*** MATERIAL PROVIDED ***

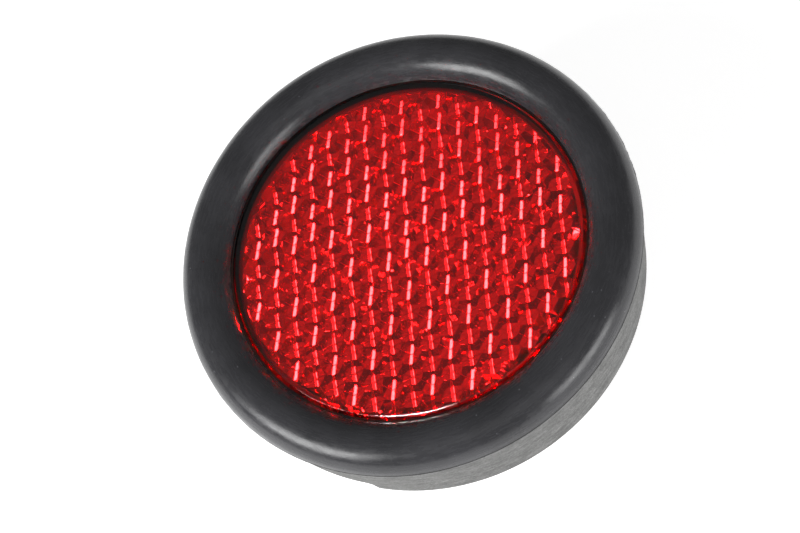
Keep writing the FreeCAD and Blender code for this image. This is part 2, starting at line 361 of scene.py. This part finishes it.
# ---------------------------------------------------------------------------
# rubber cup
# ---------------------------------------------------------------------------
def build_housing():
    seg = 540
    body_r = LIP_ROLL - 0.14
    up = FLANGE_TOP - PART_Z
    inner_r = LIP_MID_R - math.sqrt(LIP_ROLL ** 2 - up ** 2)
    a0 = math.degrees(math.atan2(up, inner_r - LIP_MID_R))
    rows = []
    # the roll, from the lens edge over the crest to the parting line
    roll = arc_pts(LIP_MID_R, PART_Z, LIP_ROLL - 0.003, a0, 2.0, 44)
    for r, z in roll:
        if r > LIP_MID_R:
            # the outer half stands a little inside the parting line's flash
            k = (r - LIP_MID_R) / LIP_ROLL
            r -= 0.14 * k * k
        rows.append((r, z))
    edge_r = CUP_R - 0.14

    def flash(t):
        """Thin torn flash along the parting line, taller over part of the rim."""
        deg = math.degrees(t) % 360.0
        lift = 1.0 if 8 < deg < 100 else 0.25
        n1 = noise.noise(Vector((math.cos(t) * 9.0, math.sin(t) * 9.0, 0.3)))
        n2 = noise.noise(Vector((math.cos(t) * 46.0, math.sin(t) * 46.0, 4.1)))
        v = 0.035 + lift * (0.05 + 0.055 * n1 + 0.075 * n2)
        return (min(CUP_R - 0.001, edge_r + max(0.01, v)), PART_Z - 0.02)
    rows.append((edge_r, PART_Z + 0.09))
    rows.append(flash)
    rows.append((edge_r - 0.02, PART_Z - 0.12))
    wall_top = (CUP_R - STEP_IN, PART_Z - STEP_DROP)
    rows.append((wall_top[0] + 0.05, wall_top[1] + 0.06))
    wx = wall_top[0] - BACK_R
    slope = math.atan2(wx, wall_top[1])
    k = BACK_ROUND * math.tan((math.pi / 2.0 - slope) / 2.0)
    on_wall = (BACK_R + k * math.sin(slope), k * math.cos(slope))
    on_back = (BACK_R - k, 0.0)
    rows += line_pts((wall_top[0], wall_top[1]), on_wall, 8)
    away = math.degrees(math.atan2(on_wall[1] - BACK_ROUND, on_wall[0] - on_back[0]))
    rows += arc_pts(on_back[0], BACK_ROUND, BACK_ROUND, away, -90.0, 7)[1:]
    rows += [(34.0, 0.0), (24.0, 0.0), (12.0, 0.0), (STUD_HOLE_R, 0.0), (STUD_HOLE_R, POCKET_Z),
             (14.0, POCKET_Z), (26.0, POCKET_Z), (POCKET_R, POCKET_Z), (POCKET_R, FLANGE_Z),
             (GROOVE_R, FLANGE_Z), (GROOVE_R, FLANGE_TOP)]
    ob = ring_stack("cup_rubber", rows, seg, loop=True)

    # cutters: drain notch, square pocket, six-sided pocket
    cv, cf = [], []

    def prism(section, z_axis_pts):
        base = len(cv)
        n = len(section)
        for p in z_axis_pts:
            cv.extend([p(q) for q in section])
        cf.append(tuple(range(base, base + n)))
        cf.append(tuple(range(base + n, base + 2 * n)))
        for i in range(n):
            j = (i + 1) % n
            cf.append((base + i, base + j, base + n + j, base + n + i))
    w = NOTCH_W / 2.0
    r = NOTCH_ROUND
    sec = [(-w, -2.0), (-w, NOTCH_H - r)]
    sec += [(-w + r + r * math.cos(math.radians(180 - 15 * i)), NOTCH_H - r + r * math.sin(math.radians(180 - 15 * i)))
            for i in range(1, 7)]
    sec += [(w - r + r * math.cos(math.radians(90 - 15 * i)), NOTCH_H - r + r * math.sin(math.radians(90 - 15 * i)))
            for i in range(0, 7)]
    sec += [(w, -2.0)]
    ca, sa = math.cos(math.radians(NOTCH_ANGLE)), math.sin(math.radians(NOTCH_ANGLE))

    def at(x):
        return lambda q: (x * ca - q[0] * sa, x * sa + q[0] * ca, q[1])
    prism(sec, [at(NOTCH_IN_R), at(48.0)])
    h = PLATE_POCKET / 2.0
    prism([(-h, -h), (h, -h), (h, h), (-h, h)],
          [lambda q: (q[0], q[1], PLATE_POCKET_Z), lambda q: (q[0], q[1], 9.0)])
    rr = COLLAR_AF / math.sqrt(3.0)
    hexa = [(rr * math.cos(math.radians(60 * i)), rr * math.sin(math.radians(60 * i))) for i in range(6)]
    prism(hexa, [lambda q: (q[0], q[1], -2.0), lambda q: (q[0], q[1], COLLAR_Z)])
    cut = mesh_object("cutters", cv, cf)
    mod = ob.modifiers.new("cut", "BOOLEAN")
    mod.operation = "DIFFERENCE"
    mod.solver = "EXACT"
    mod.object = cut
    applied(ob)
    bpy.data.objects.remove(cut)
    bm = bmesh.new()
    bm.from_mesh(ob.data)
    bmesh.ops.dissolve_degenerate(bm, dist=2e-6, edges=bm.edges)
    bad = [e for e in bm.edges if len(e.link_faces) != 2]
    print("CUP_EDGES_NOT_TWO", len(bad))
    bm.to_mesh(ob.data)
    bm.free()
    ob.data.polygons.foreach_set("use_smooth", [True] * len(ob.data.polygons))
    ob.data.set_sharp_from_angle(angle=math.radians(30))
    return ob


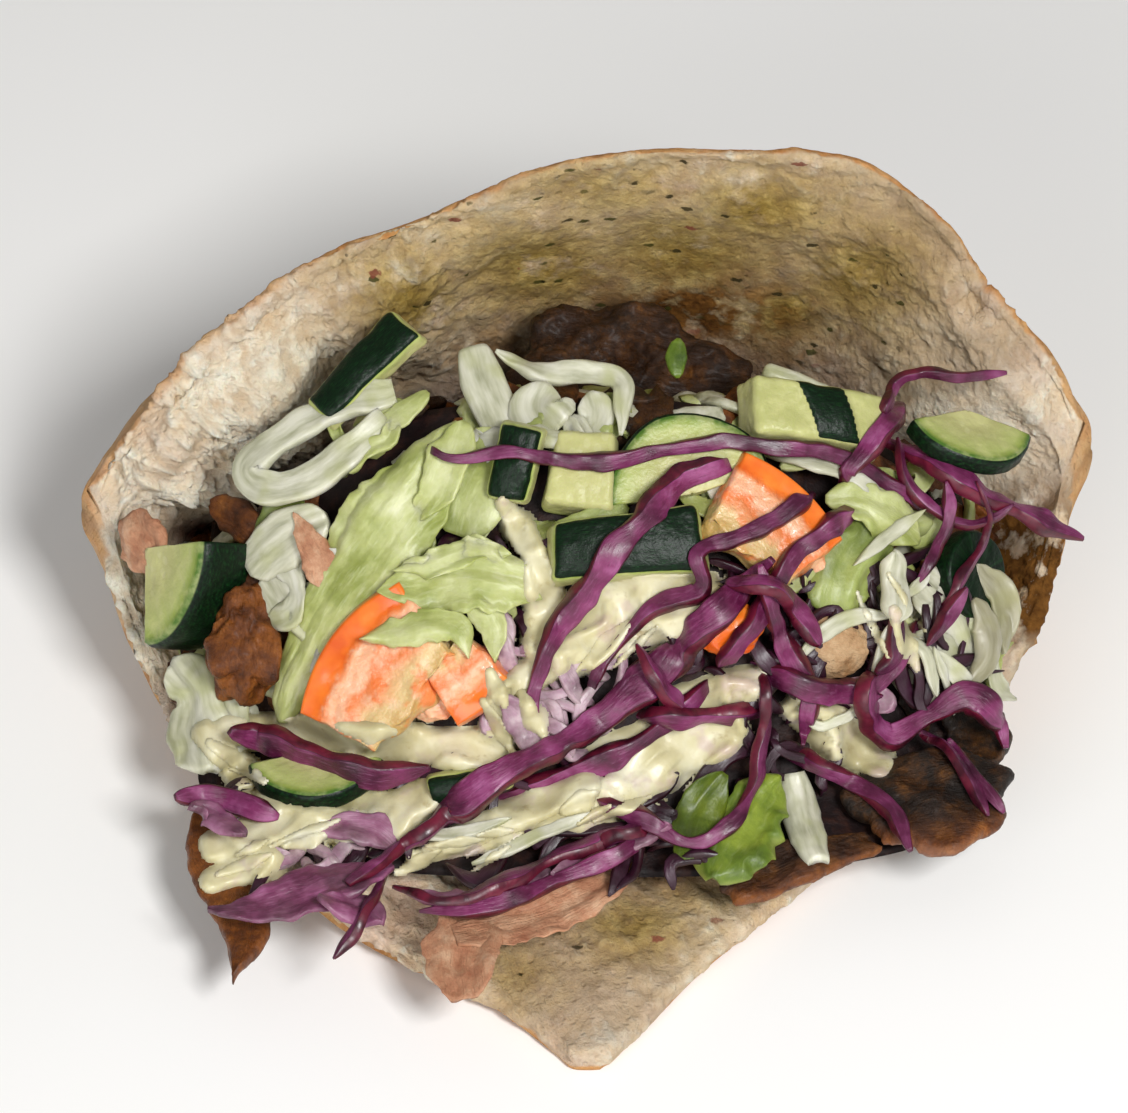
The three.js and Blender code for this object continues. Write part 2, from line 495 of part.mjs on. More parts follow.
// Shreds of red cabbage over the top, as routes of [a, b, lift] points.
const RED_CABBAGE = [
  { width: 3, route: [
    [-30, 28, -5], [-24, 25, 2], [-14, 26, 6], [2, 24, 3], [12, 26, 4], [25, 28, 3], [36, 27, 6],
    [47, 25, 5], [57, 19, 0], [64, 13, -5],
  ] },
  { width: 5, route: [
    [29, 24, -5], [18, 22, 4], [10, 14, 7], [2, 4, 6], [-5, -6, 3], [-9, -16, 1], [-9, -24, -5],
  ] },
  { width: 2.6, route: [[76, 41, 11], [68, 40, 9], [57, 40, 5], [54, 35, 0], [50, 28, -5]] },
  { width: 4.5, route: [[57, 35, -5], [53, 30, 1], [49, 25, 2], [46, 21, -5]] },
  { width: 5, route: [[52, 29, -5], [60, 26, 3], [66, 22, 9], [75, 17, 9], [90, 11, 13]] },
  { width: 6, route: [
    [-42, -50, 1], [-25, -39, 1], [-15, -31, 3], [-3, -25, 1], [7, -18, 1], [18, -8, 1], [26, 0, 4],
    [33, 7, 7],
  ] },
  { width: 9, route: [[-66, -55, 2], [-54, -50, 1.5], [-43, -49, 1], [-33, -46, -5]] },
  { width: 4.5, route: [[-17, -36, -5], [-3, -31, 0.5], [7, -27, 1.5], [17, -20, 1], [24, -13, -5]] },
  { width: 3.4, route: [
    [0, -18, -5], [4, -10, 1], [12, -2, 3.5], [21, 2, 3], [20, 8, 5], [30, 12, 9], [41, 19, -5],
  ] },
  { width: 4, route: [[51, 18, -5], [43, 12, 2], [37, 7, 4], [30, -4, 2], [23, -13, -5]] },
  { width: 3.6, route: [[31, 6, 6], [35, -7, 1.5], [40, -16, 1], [39, -26, -5]] },
  { width: 4.4, route: [[25, 3, 3], [34, 2, 5], [42, -8, 4]] },
  { width: 3.2, route: [
    [32, -8, -5], [32, -23, 1], [27, -39, 3], [19, -43, 0.5], [8, -38, 0.5], [-3, -34, -5],
  ] },
  { width: 4.6, route: [[9, -21, -5], [20, -21, 1], [34, -19, -5]] },
  { width: 4.6, route: [[60, -4, -5], [55, -12, 1.5], [50, -16, 1], [41, -16, 2], [29, -11, -5]] },
  { width: 6, route: [
    [51, -15, -5], [55, -25, 1.5], [61, -21, 2], [69, -18, 1], [75, -26, 2], [77, -37, 4],
  ] },
  { width: 3.4, route: [[34, -27, -5], [47, -32, 1], [54, -37, 3], [58, -45, 3]] },
  { width: 2, route: [[70, 21, 8], [73, 14, 6], [68, 4, 2], [61, -7, -5]] },
  { width: 5, route: [[-34, -51, -5], [-23, -53, 0.5], [-10, -48, 0.5], [3, -43, 0.5], [18, -39, -5]] },
  { width: 2.2, route: [[-44, -63, 1], [-38, -54, 0.5], [-34, -46, -5]] },
  { width: 4, route: [[9, -8, 1], [14, -16, 1], [20, -22, -5]] },
];

// Shreds of white cabbage and onion that show between them.
const WHITE_CABBAGE = [
  { width: 5, route: [[34, -10, -5], [47, -5, 2], [57, -3, 2], [65, -13, -5]] },
  { width: 4, route: [[62, -7, -5], [70, -13, 0.5], [76, -20, 1]] },
  { width: 4, route: [[32, 26, -5], [44, 22, 1], [55, 17, -5]] },
  { width: 3, route: [[-36, -40, -5], [-24, -42, 0.5], [-10, -38, -5]] },
];

// ---------------------------------------------------------------- assembly

const tidied = (solid) => largest(largest(solid).simplify(0.15));
const joined = (solids) => solids.reduce((sum, one) => sum.add(one));

// Gives how far above the filling's surface the toppings reach within a little of a, b.
function coverOver(toppings) {
  const meshes = toppings.map(([name, solid]) => meshOf(name, solid));
  const from = 60;
  return (a, b) => {
    const near = [[0, 0], [2, 0], [-2, 0], [0, 2], [0, -2]].map(([right, up]) => {
      const ray = new THREE.Raycaster(mouth(a + right, b + up, from), OUT.clone().negate());
      const hit = ray.intersectObjects(meshes)[0];
      return hit ? from - hit.distance : -99;
    });
    return max(...near) - restingOn(a, b);
  };
}

// The body of the filling fills the bread, each topping sits on it clear of those above, and the shreds
// drape over them all and are one with the body wherever they reach down to it.
function layPieces() {
  const bread = breadSolid(BREAD.acrossSteps, BREAD.alongSteps);
  const roughBread = breadSolid(BREAD.acrossSteps / 2, BREAD.alongSteps / 2);
  const body = largest(heapCore().subtract(inflated(roughBread, 4 * GAP)));
  const bodyRoom = inflated(body, GAP);
  let taken = inflated(bread, GAP);
  const toppings = TOPPINGS.map(({ name, make, of, at }) => {
    const whole = at ? placed(make(of), seat(at)) : make(of);
    const piece = tidied(whole.subtract(taken).subtract(bodyRoom));
    taken = taken.add(inflated(whole, GAP));
    return [name, piece];
  });
  const cover = coverOver(toppings);
  const shreds = joined([...RED_CABBAGE, ...WHITE_CABBAGE].map((of) => shred(of, cover)));
  const heap = tidied(body.add(shreds.subtract(taken)));
  return [["bread", bread], ["salad_heap", heap], ...toppings];
}

const kindOf = (name) => Object.keys(MATERIALS).find((kind) => name.startsWith(kind)) ?? "onion";

function meshOf(name, solid) {
  const { vertProperties, triVerts } = solid.getMesh();
  const geometry = new THREE.BufferGeometry()
    .setAttribute("position", new THREE.BufferAttribute(new Float32Array(vertProperties), 3))
    .setIndex(new THREE.BufferAttribute(new Uint32Array(triVerts), 1));
  geometry.computeVertexNormals();
  const mesh = new THREE.Mesh(geometry, MATERIALS[kindOf(name)]);
  mesh.name = name;
  return mesh;
}

const sandwich = new THREE.Group();
sandwich.name = "doner_kebab_sandwich";
sandwich.position.set(MOUTH_SHIFT[0], MOUTH_SHIFT[1], 0);
for (const [name, solid] of layPieces()) sandwich.add(meshOf(name, solid));

export default sandwich;
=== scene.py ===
"""Looks of the doner kebab sandwich: bread, filling, sauce, floor, light and camera.

Shapes are worked out in millimetres. What lies in the filling is placed in the mouth frame: across a to
the right, up b along the mouth and out h towards whoever looks into it, as in the part's source.
"""

import bpy
import numpy as np
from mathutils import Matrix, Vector
from mathutils.bvhtree import BVHTree

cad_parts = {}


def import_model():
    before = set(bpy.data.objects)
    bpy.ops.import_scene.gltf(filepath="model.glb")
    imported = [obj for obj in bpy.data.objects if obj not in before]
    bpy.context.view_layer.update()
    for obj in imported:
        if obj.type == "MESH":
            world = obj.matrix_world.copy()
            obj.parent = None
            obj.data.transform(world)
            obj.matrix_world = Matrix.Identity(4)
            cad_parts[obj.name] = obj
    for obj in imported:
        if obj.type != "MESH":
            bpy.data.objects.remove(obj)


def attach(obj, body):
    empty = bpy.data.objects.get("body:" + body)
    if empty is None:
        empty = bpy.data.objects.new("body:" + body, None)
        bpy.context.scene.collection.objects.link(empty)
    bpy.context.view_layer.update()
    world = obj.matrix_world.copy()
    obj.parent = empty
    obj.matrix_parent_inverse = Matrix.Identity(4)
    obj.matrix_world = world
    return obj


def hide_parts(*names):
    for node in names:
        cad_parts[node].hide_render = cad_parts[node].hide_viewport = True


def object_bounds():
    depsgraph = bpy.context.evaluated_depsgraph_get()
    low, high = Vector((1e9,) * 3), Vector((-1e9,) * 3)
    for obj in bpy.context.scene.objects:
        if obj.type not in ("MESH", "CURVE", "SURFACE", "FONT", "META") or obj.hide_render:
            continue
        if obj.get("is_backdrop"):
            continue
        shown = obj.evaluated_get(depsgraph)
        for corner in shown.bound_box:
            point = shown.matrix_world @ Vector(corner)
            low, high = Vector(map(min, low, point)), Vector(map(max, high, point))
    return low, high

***

Copy, please, every line from the start of the entries down to the line that holds "edge_r = CUP_R - 0.14", with both of those lines included and no others.

• [RESULT]:
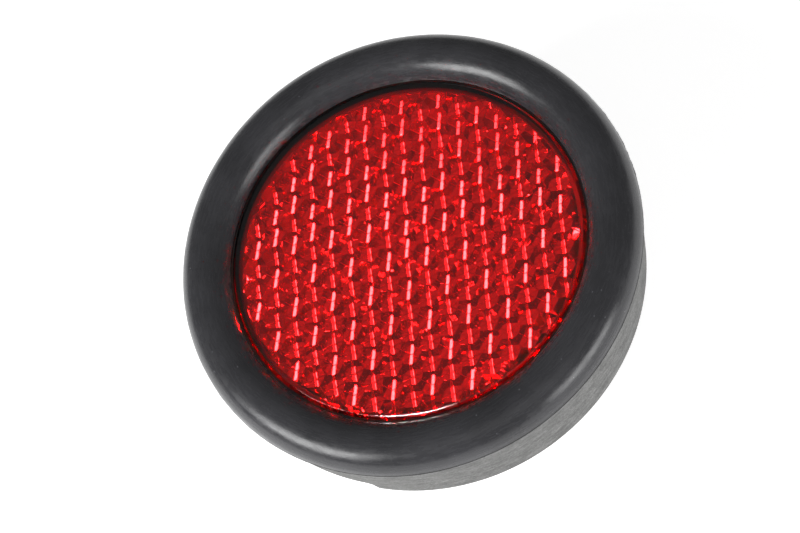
Keep writing the FreeCAD and Blender code for this image. This is part 2, starting at line 361 of scene.py. This part finishes it.
# ---------------------------------------------------------------------------
# rubber cup
# ---------------------------------------------------------------------------
def build_housing():
    seg = 540
    body_r = LIP_ROLL - 0.14
    up = FLANGE_TOP - PART_Z
    inner_r = LIP_MID_R - math.sqrt(LIP_ROLL ** 2 - up ** 2)
    a0 = math.degrees(math.atan2(up, inner_r - LIP_MID_R))
    rows = []
    # the roll, from the lens edge over the crest to the parting line
    roll = arc_pts(LIP_MID_R, PART_Z, LIP_ROLL - 0.003, a0, 2.0, 44)
    for r, z in roll:
        if r > LIP_MID_R:
            # the outer half stands a little inside the parting line's flash
            k = (r - LIP_MID_R) / LIP_ROLL
            r -= 0.14 * k * k
        rows.append((r, z))
    edge_r = CUP_R - 0.14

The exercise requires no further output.